# 5 Gallon upside down Tomato planters?



## bigrackmack (Aug 10, 2004)

Getting ready to plant some tomato plants in 5 gallon buckets that hang upside down......For the guys (or gals) that have done this before....my question is....just one hole in the middle?....or do you also put a bunch of smaller hole for drainedge?......Thanks.....Mack


----------



## bigrackmack (Aug 10, 2004)

Found the info I needed.....but I'm up for tips or ideas.....Mack http://www.seedsofknowledge.com/tomato2.html


----------



## wyldkat49766 (Apr 21, 2007)

I wonder if that would work for pepper plants also..


----------



## Hotwired (Jan 24, 2001)

wyldkat49766 said:


> I wonder if that would work for pepper plants also..


Here is a quote from that article.

We've experimented with growing peppers and have found that sweet bells do not do good because the branches break very easily.
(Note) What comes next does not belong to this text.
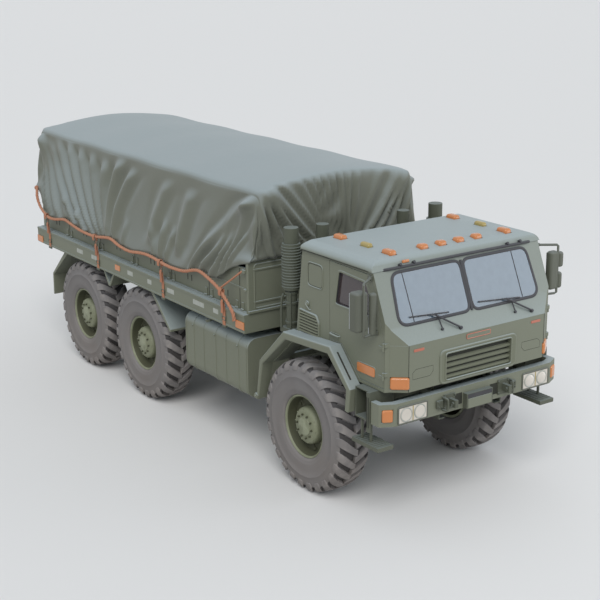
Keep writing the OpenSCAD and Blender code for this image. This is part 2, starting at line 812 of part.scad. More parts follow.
module fuel_tank() color(body_green) {
    rounded_tank(tank_x, tank_y, tank_z, 120);
    for (x = tank_strap_x) {
        rounded_tank([x - 25, x + 25], [tank_y[0] - 6, tank_y[1] + 6], [tank_z[0] - 6, tank_z[1] + 6], 126);
        block([x - 25, x + 25], [tank_y[1], -rail_outer_y], [1090, 1290]);
    }
}

module battery_box() color(body_green) {
    block([700, 1440], [640, 1160], [760, 1380]);
    block([690, 1450], [1160, 1176], [780, 1360]);
    for (x = [800, 1300])
        block([x - 30, x + 30], [rail_outer_y, 640], [1090, 1290]);
}

air_tank_rows = [[1010, 1180], [700, 1180]];

module air_tanks() color(frame_green) {
    for (row = air_tank_rows)
        bar_x(row[0], row[1], 130, [-180, 600]);
    for (x = [-60, 460])
        block([x - 25, x + 25], [rail_outer_y, 1010], [1130, 1210]);
}

// Stacks: x, y, foot radius, shroud radius, shroud foot, shroud top, cap radius, cap top.
stack_rows = [[2060, 1000, 60, 100, 2130, 2630, 80, 2800], [2020, 560, 60, 70, 2130, 2630, 70, 2770]];
deck_x = [1950, 2160];
deck_z = [1640, 1700];

module stacks() color(frame_green) {
    block(deck_x, [-1080, 1080], deck_z);
    both_sides() {
        block([1990, 2120], [rail_inner_y, rail_outer_y], [rail_top_z, deck_z[0]]);
        for (row = stack_rows) {
            translate([row[0], row[1], deck_z[1]])
                cylinder(r = row[2], h = row[4] - deck_z[1]);
            translate([row[0], row[1], row[4]])
                cylinder(r = row[3], h = row[5] - row[4]);
            translate([row[0], row[1], row[5]])
                cylinder(r = row[6], h = row[7] - row[5]);
        }
    }
}

// ---- Load bed ----

bearer_x = [1350, 700, 0, -705, -1250, -1857.5, -2450, -3130, -3700];
hinge_x = -3918;
hinge_z = 1765;
hinge_y = [-800, -270, 270, 800];
hinge_pin_r = 8;
floor_z = [1700, 1740];

module bed_frame() color(body_green) {
    both_sides() {
        block([bed_rear_x, 1450], [rail_inner_y, rail_outer_y], [rail_top_z, bed_rail_bottom_z]);
        block([bed_rear_x, bed_front_x], [1190, bed_half_w], [bed_rail_bottom_z, bed_rail_top_z]);
    }
    for (x = bearer_x)
        block([x - 30, x + 30], [-1190, 1190], [bed_rail_bottom_z, floor_z[0]]);
    for (x = [[bed_front_x - 60, bed_front_x], [bed_rear_x, bed_rear_x + 60]])
        block(x, [-1190, 1190], [bed_rail_bottom_z, floor_z[0]]);
    block([bed_rear_x, bed_front_x], [-1190, 1190], floor_z);
    for (y = hinge_y) {
        for (s = [-26, 14])
            block([hinge_x - 16, hinge_x + 16], [y + s, y + s + 12], [floor_z[1] - 10, hinge_z + 14]);
        bar_y(hinge_x, hinge_z, hinge_pin_r, [y - 26, y + 26]);
    }
}

headboard_top_z = 2330;
board_outer_y = 1160;

module bed_boards() color(body_green) {
    block([bed_front_x - 50, bed_front_x], [-1190, 1190], [floor_z[1], headboard_top_z]);
    both_sides()
        block([-3900, bed_front_x - 50], [board_outer_y - board_t, board_outer_y], [floor_z[1], board_top_z]);
}

module tailgate() color(body_green) {
    difference() {
        union() {
            block([hinge_x + 3, hinge_x + 48], [-1100, 1100], [hinge_z - 5, board_top_z]);
            for (y = hinge_y)
                bar_y(hinge_x, hinge_z, 16, [y - 12, y + 12]);
        }
        for (y = hinge_y) {
            bar_y(hinge_x, hinge_z, hinge_pin_r + running_gap, [y - 60, y + 60]);
            for (s = [-34, 12])
                block([hinge_x - 30, hinge_x + 25], [y + s, y + s + 22], [hinge_z - 30, hinge_z + 25]);
        }
    }
}

// Half section of the covered load, moved inwards by d: y, z.
function cover_half(d, foot) = [[1245 - 0.164 * (foot - 2000) - 1.013 * d, foot], [1075 - d, 3040 - 0.45 * d],
    [1030 - 0.75 * d, 3100 - 0.95 * d], [700 - 0.15 * d, 3165 - d], [0.01, 3230 - d]];
cover_x = [-4020, 1540];
bow_x = [-3700, -2450, -1250, 0, 1250];

module tarp_bows() color(frame_green)
    for (x = bow_x)
        difference() {
            end_plate(mirrored(cover_half(tarp_t + 2, board_top_z)), [x - 20, x + 20]);
            end_plate(mirrored(cover_half(tarp_t + 42, board_top_z - 1)), [x - 21, x + 21]);
        }

module tarpaulin() color(tarp_green)
    difference() {
        end_plate(mirrored(cover_half(0, tarp_hem_z)), cover_x);
        end_plate(mirrored(cover_half(tarp_t, tarp_hem_z - 1)), [cover_x[0] + tarp_t, cover_x[1] - tarp_t]);
        // Lower edge rises to the headboard, and hangs short at both ends.
        side_plate([[900, 1900], [1600, 1900], [1600, 2345], [1400, 2325], [1223, 2250], [963, 2095],
            [900, 1999]], [-1300, 1300]);
        block([1490, 1600], [-1300, 1300], [1900, 2340]);
        side_plate([[-4100, 1900], [-3800, 1900], [-3800, 1999], [-3960, 2275], [-4100, 2275]], [-1300, 1300]);
    }

// Rear mudguards in side view: x, z.
guard_ahead = [[-730, 1520], [-680, 1520], [-262, 1110], [-262, 1080], [-292, 1080], [-730, 1495]];
guard_between = [[-2030, 1520], [-1985, 1520], [-1857, 1345], [-1729, 1520], [-1684, 1520], [-1835, 1310],
    [-1880, 1310]];
guard_behind = [[-3105, 1520], [-3160, 1520], [-3612, 1110], [-3622, 800], [-3592, 800], [-3583, 1095],
    [-3105, 1480]];

module rear_mudguards() color(body_green)
    both_sides()
        for (g = [guard_ahead, guard_between, guard_behind])
            side_plate(g, [805, 1200]);

// Rope along each side: x, z.
rope_y = 1283;
rope_route = [[-3803, 2203], [-3750, 2091], [-3600, 1995], [-3426, 1947], [-3197, 1969], [-2944, 2024],
    [-2754, 1991], [-2421, 1948], [-2012, 1950], [-1780, 1995], [-1569, 2017], [-1384, 1962], [-1088, 1940],
    [-850, 1980], [-612, 2001], [-319, 1976], [-125, 1956], [257, 1972], [450, 2035], [606, 2066],
    [819, 2015], [1041, 1945], [1200, 1830], [1325, 1729], [1340, 1640]];
strap_x = [-3506, -2031, -303, 1088];
strap_y = [1250, 1259];
strap_z = [1600, 1990];

function flat_dir(p, i) = let (a = p[max(i - 1, 0)], b = p[min(i + 1, len(p) - 1)], d = b - a) d / norm(d);
function ring_at(p, i) = let (d = flat_dir(p, i)) [for (k = [0:rope_sides - 1])
    let (c = rope_r * cos(k * 360 / rope_sides), s = rope_r * sin(k * 360 / rope_sides))
    [p[i][0] - d[1] * c, rope_y + s, p[i][1] + d[0] * c]];

module rope_tube(p) {
    n = len(p);
    polyhedron(
        points = [for (i = [0:n - 1]) each ring_at(p, i)],
        faces = concat(
            [[for (k = [rope_sides - 1:-1:0]) k]],
            [for (i = [0:n - 2]) for (k = [0:rope_sides - 1])
                let (a = i * rope_sides + k, b = i * rope_sides + (k + 1) % rope_sides)
                each [[a, b, b + rope_sides], [a, b + rope_sides, a + rope_sides]]],
            [[for (k = [0:rope_sides - 1]) (n - 1) * rope_sides + k]]),
        convexity = 4);
}

module lashing() color(rope_orange)
    both_sides() {
        rope_tube(rope_route);
        for (x = strap_x)
            block([x - 28, x + 28], strap_y, strap_z);
    }

module tail_lamps() color(amber)
    both_sides()
        block([bed_rear_x - 25, bed_rear_x], [900, 1120], [1560, 1680]);

chassis_frame();
front_axle();
middle_axle();
rear_axle();
leaf_springs();
engine_and_radiator();
transfer_drive();
knuckle_left();
knuckle_right();
tie_rod();
tyre_front_left();
tyre_front_right();
tyre_middle_left();
tyre_middle_right();
tyre_rear_left();
tyre_rear_right();
rim_front_left();
rim_front_right();
rim_middle_left();
rim_middle_right();
rim_rear_left();
rim_rear_right();
front_bumper();
headlamps();
amber_lamps();
front_tow_gear();
cab_body();
cab_front();
cab_roof();
windscreen();
door_left();
door_right();
door_glass_left();
door_glass_right();
mirror_left();
mirror_right();
front_grille();
dashboard();
seat_bases();
seat_cushions();
steering_wheel();
front_mudguards();
cab_steps();
fuel_tank();
battery_box();
air_tanks();
stacks();
bed_frame();
bed_boards();
tailgate();
tarp_bows();
tarpaulin();
rear_mudguards();
lashing();
tail_lamps();
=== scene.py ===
# %% [markdown]
# # A six-wheel cargo truck
# The truck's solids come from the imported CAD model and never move. This notebook
# dresses them: it rounds the pressed steel, cuts the tyres' tread, hangs the canvas
# cover on its bows and lashes it down, and gives every surface its own finish.

# %% Load the frame
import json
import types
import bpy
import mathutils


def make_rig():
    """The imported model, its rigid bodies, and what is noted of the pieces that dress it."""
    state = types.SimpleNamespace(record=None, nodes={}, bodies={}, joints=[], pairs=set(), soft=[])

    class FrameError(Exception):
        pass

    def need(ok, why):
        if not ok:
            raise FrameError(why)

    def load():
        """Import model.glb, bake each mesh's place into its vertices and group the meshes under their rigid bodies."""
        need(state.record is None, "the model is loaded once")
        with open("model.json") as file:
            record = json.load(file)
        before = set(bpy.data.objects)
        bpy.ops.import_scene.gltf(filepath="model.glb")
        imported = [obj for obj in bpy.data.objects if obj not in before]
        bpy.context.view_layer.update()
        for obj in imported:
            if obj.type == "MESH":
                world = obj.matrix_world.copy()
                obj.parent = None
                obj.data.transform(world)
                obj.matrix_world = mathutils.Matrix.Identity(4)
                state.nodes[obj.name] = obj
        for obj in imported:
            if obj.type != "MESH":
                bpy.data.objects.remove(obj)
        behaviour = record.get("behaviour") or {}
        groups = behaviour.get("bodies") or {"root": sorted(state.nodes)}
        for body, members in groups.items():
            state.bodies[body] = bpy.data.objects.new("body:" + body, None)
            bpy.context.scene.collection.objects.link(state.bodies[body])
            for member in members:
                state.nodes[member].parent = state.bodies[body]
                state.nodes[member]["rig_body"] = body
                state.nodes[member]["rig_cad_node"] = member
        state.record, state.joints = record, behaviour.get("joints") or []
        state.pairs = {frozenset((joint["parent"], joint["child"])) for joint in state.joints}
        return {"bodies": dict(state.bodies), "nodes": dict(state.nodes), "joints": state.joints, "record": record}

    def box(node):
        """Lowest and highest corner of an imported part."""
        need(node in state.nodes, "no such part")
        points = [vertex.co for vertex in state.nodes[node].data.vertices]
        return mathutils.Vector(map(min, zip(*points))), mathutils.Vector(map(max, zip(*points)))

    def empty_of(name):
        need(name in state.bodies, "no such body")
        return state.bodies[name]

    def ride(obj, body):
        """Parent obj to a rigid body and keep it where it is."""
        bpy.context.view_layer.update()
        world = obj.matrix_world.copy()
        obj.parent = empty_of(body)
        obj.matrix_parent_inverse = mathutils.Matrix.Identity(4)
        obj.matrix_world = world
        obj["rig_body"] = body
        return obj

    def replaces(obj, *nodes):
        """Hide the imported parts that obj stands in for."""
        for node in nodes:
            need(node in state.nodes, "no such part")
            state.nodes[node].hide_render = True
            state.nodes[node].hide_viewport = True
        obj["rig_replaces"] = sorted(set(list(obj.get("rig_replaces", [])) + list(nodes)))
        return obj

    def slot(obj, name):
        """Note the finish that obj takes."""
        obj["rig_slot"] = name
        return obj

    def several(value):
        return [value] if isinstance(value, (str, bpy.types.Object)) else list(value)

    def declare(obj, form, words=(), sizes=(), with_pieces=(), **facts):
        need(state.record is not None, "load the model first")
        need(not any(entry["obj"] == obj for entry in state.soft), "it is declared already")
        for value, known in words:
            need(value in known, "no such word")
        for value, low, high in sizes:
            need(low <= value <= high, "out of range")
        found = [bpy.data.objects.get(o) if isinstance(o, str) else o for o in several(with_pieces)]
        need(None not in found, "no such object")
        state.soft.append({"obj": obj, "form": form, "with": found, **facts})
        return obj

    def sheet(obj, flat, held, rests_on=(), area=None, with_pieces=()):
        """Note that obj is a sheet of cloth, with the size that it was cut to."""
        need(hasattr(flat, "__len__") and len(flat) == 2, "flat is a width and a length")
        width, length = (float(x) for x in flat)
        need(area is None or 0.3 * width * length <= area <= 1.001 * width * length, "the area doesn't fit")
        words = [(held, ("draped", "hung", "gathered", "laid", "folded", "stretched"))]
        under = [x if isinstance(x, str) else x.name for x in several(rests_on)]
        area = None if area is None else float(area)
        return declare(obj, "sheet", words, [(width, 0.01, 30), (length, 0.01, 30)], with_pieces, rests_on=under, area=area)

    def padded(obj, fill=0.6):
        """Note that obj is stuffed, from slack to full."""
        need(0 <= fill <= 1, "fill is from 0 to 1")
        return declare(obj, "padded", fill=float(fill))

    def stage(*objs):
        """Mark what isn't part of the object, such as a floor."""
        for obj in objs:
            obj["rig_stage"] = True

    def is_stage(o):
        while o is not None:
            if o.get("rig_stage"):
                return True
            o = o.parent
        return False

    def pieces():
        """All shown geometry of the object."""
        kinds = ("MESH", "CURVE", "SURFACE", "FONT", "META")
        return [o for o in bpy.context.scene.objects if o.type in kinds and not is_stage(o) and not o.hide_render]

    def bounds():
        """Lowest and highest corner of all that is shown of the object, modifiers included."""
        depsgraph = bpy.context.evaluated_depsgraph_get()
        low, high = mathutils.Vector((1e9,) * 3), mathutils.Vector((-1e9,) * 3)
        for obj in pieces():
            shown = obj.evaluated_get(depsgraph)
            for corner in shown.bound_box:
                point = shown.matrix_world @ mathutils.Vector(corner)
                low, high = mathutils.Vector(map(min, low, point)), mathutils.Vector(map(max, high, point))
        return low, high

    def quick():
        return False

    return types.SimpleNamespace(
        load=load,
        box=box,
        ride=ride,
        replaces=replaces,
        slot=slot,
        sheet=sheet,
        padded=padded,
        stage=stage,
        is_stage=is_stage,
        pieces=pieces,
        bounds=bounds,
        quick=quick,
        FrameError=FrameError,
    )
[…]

Varieties such as Cayenne, Tabasco, or ones that produce small fruit, will grow fine


----------



## wyldkat49766 (Apr 21, 2007)

Yeah this would only be for hubby's jalepeno's and small peppers.


----------



## Frantz (Dec 9, 2003)

I had great success with tomato plants, but peppers did poorly. I drilled a single hole and fed my seedlings up through the bottom. This year I am making the hole a little bigger and putting the plant through the inside of the bucket and using some landscape cloth to gold it all in. Last year the buckets with chives, parsley and basil growing on the top side did better. I think because it held the water in better for the tomato roots.


----------